When you or a loved one has been seriously injured by someone else's negligence or deliberate act, understand that you may have a long and frustrating legal battle ahead of you. While there's no such thing as a typical personal injury case, you may be looking at a years-long process, depending upon the unique complexities of your situation, say personal injury attorneys.
That said, most Texas personal injury cases that go to trial take an average of one to two years to be settled, with the longer estimate allowing for an appeal by the defending party. Certain types of personal injury cases, including those resulting from medical malpractice, can take even longer. This is a top reason that many plaintiffs choose mediation over litigation.
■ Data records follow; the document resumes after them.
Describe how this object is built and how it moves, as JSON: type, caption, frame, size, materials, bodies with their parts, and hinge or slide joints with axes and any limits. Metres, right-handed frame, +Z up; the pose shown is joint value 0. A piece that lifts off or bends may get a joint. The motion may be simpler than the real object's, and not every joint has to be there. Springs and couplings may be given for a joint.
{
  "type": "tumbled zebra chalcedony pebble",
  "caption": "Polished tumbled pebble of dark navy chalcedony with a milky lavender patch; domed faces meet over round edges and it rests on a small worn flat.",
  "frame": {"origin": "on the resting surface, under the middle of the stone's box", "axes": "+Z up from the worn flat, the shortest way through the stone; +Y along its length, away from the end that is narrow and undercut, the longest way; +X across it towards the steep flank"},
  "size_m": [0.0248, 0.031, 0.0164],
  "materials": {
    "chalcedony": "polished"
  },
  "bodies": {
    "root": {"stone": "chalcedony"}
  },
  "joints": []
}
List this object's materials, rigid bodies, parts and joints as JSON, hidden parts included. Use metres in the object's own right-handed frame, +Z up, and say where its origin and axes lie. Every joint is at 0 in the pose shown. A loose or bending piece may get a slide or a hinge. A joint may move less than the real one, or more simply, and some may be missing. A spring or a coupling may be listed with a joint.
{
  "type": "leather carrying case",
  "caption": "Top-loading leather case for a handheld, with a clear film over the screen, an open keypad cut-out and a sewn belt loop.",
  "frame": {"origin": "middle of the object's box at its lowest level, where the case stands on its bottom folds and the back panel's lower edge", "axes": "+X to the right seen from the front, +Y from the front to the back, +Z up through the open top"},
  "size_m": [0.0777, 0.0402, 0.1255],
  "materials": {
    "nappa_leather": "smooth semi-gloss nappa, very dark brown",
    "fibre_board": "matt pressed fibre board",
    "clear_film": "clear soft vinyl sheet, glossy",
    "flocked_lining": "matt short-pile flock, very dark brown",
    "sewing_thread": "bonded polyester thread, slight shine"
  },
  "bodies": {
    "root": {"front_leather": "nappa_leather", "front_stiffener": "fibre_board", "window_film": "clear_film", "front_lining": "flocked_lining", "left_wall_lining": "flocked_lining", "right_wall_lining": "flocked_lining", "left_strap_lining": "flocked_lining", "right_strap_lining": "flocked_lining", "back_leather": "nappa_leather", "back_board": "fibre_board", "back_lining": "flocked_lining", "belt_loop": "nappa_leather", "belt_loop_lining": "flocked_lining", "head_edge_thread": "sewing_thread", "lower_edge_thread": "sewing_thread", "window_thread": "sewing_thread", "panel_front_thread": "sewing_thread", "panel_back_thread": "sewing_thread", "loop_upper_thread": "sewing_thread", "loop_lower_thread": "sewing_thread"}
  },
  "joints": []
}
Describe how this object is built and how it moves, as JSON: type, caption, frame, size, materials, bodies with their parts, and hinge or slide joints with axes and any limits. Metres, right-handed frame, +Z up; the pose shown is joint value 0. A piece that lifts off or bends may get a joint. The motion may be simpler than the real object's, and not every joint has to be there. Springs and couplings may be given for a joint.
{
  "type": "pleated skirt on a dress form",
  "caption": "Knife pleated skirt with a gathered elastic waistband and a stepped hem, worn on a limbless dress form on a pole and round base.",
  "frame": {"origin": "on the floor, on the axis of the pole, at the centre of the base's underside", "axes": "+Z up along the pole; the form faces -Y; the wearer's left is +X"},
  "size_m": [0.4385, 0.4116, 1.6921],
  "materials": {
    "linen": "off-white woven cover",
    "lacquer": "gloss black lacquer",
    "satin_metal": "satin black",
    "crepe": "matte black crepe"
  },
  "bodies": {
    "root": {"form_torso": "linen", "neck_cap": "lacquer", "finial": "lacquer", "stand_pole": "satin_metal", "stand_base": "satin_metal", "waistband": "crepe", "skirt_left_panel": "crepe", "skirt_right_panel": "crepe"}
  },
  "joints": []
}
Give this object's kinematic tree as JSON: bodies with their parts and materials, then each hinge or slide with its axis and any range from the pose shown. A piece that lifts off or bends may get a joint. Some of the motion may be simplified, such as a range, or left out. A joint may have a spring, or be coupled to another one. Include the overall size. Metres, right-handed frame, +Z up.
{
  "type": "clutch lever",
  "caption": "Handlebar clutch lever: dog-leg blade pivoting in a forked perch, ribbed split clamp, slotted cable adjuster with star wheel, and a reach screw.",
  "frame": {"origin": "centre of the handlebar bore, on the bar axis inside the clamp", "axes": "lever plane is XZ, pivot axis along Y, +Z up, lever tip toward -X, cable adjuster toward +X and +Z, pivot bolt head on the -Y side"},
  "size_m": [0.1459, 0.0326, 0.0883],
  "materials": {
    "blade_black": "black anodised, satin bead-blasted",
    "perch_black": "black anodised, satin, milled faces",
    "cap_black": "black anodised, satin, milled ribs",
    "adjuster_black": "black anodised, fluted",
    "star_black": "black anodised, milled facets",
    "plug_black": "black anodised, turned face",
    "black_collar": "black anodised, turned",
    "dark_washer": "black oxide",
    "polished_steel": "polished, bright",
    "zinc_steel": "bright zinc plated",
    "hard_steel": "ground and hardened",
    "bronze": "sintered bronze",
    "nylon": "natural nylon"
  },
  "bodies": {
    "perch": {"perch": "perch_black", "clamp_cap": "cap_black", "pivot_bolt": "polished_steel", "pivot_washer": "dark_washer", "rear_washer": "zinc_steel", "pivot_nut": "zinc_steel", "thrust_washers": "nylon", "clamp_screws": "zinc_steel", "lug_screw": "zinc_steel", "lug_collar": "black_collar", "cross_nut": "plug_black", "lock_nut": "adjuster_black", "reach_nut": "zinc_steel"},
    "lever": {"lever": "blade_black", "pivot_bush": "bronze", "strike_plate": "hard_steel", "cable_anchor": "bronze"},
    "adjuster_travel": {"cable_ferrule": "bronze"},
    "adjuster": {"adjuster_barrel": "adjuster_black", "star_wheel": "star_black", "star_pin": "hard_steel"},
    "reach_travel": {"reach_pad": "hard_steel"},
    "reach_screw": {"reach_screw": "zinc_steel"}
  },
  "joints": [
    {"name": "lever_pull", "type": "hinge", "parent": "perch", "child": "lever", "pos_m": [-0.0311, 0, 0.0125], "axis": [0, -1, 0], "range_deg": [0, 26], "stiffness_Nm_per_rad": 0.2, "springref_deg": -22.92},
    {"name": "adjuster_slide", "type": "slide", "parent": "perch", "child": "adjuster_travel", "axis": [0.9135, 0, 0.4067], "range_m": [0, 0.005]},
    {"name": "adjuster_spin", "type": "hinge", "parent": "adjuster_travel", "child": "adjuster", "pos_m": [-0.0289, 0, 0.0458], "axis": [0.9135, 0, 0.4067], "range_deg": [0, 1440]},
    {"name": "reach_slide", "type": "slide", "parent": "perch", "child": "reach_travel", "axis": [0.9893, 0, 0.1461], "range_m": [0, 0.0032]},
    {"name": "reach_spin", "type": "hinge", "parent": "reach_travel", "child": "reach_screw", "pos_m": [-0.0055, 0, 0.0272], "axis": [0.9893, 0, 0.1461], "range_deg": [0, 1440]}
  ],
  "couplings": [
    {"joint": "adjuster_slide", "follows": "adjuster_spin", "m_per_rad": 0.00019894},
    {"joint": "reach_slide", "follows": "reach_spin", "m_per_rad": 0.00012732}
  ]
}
Mediation affords an opportunity to for both parties to discuss all the facets of the case with a neutral third party, who can help bring them to a fair and reasonable settlement. The environment allows for far more detailed discussion and flexible negotiation than does a court setting, where both parties are subject to legal protocol. Among the benefits of mediation over litigation are:
- Speed: Mediation typically is a far faster process than is a court trial;
- Budget: Depending upon the case, legal costs associated with court proceedings may exceed the potential financial benefits you'd receive even if you win in court, making mediation a more affordable and beneficial choice;
- Thoroughness: The mediation format allows both parties to more thoroughly discuss all issues of the situation and to express emotions in a far more open way than would be allowed in a court setting;
- Options: In a court trial, attorneys for each side present their arguments and a single judge decides the outcome. Mediation, on the other hand, allows for a higher level of negotiation with input from both the complainant and defendant.
While you'll have more personal involvement in the outcome of your case, your personal injury attorney will be there to provide direction and advice throughout the settlement negotiation. And, if negotiations fail, you can always continue on to a court case.